4.1.       Begging the Question (Petitio Principii)

Begging the question terjadi ketika kesimpulan yang hendak dibuktikan secara diam-diam sudah diasumsikan benar dalam premis, sehingga argumen menjadi sirkular. Dalam bentuk ekstrem, kesimpulan sama persis dengan premis; dalam bentuk halus, ia disamarkan melalui sinonimi atau struktur kalimat berbeda.

Contoh:

"Membunuh itu salah karena tindakan pembunuhan tidak bermoral."

Dalam contoh ini, “tidak bermoral” hanya mengulang gagasan bahwa membunuh itu salah tanpa memberikan alasan eksternal.

Menurut T. Edward Damer, bentuk argumen ini menggagalkan tujuan diskusi rasional karena tidak memberikan pembuktian independen terhadap klaim yang disengketakan, melainkan hanya mengafirmasi dirinya sendiri¹. Kekeliruan ini sangat umum ditemukan dalam wacana politik, ideologi, dan dogma teologis.

4.2.       Complex Question

Kekeliruan ini terjadi ketika dua atau lebih pertanyaan yang seharusnya dipisahkan digabung menjadi satu, dan jawaban terhadapnya dipaksa untuk menerima asumsi tersembunyi.

Contoh:

"Apakah Anda sudah berhenti menipu pajak?"

Pertanyaan ini mengasumsikan bahwa subjek pernah menipu pajak.

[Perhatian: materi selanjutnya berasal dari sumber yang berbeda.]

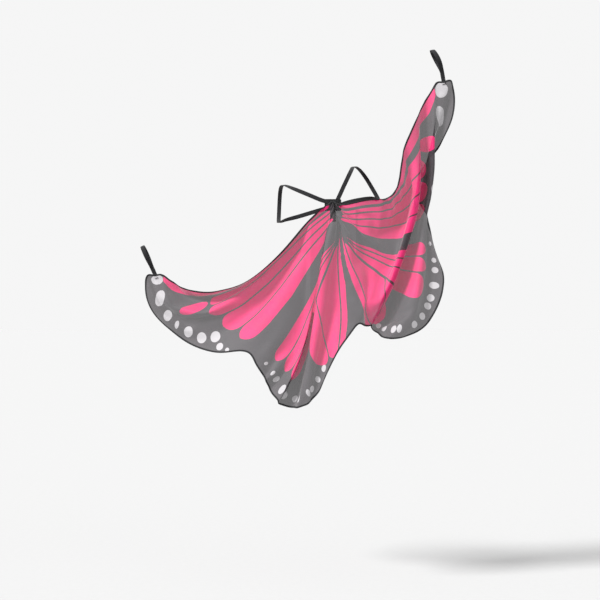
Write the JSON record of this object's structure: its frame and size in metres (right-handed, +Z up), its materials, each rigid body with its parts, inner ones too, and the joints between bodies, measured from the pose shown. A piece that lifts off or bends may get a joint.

Jawaban "ya" atau "tidak" akan mengimplikasikan pengakuan terhadap klaim yang belum terbukti.

Douglas Walton menekankan bahwa complex questions sering digunakan secara manipulatif dalam praktik tanya jawab untuk membingkai realitas sesuai kehendak penanya². Ini merupakan bentuk kekeliruan yang halus namun sangat merusak kejujuran dialog.

4.3.       False Dilemma / False Dichotomy

Kekeliruan ini muncul ketika dihadirkan dua pilihan seolah-olah merupakan satu-satunya kemungkinan yang tersedia, padahal masih ada alternatif lain yang diabaikan.

Contoh:

"Kita hanya punya dua pilihan: mendukung kebijakan ini secara penuh, atau membiarkan negara kita hancur."

Patrick Hurley mengkategorikan false dilemma sebagai bentuk penyederhanaan berlebihan (oversimplification) yang secara retoris menekan pilihan bebas, serta mengarahkan diskusi ke dalam bingkai biner yang menyesatkan³.

4.4.       Suppressed Evidence (Cherry-Picking)

Dalam kekeliruan ini, informasi yang relevan dan berpotensi membantah argumen sengaja diabaikan atau disembunyikan, sehingga hanya fakta-fakta yang mendukung saja yang diangkat.

Contoh:

"Penggunaan obat ini aman, karena tidak ada laporan efek samping di antara 10 pasien pertama."

Jika ternyata ada 90 pasien lainnya dengan efek samping berat yang tidak disebutkan, maka argumen tersebut menyesatkan.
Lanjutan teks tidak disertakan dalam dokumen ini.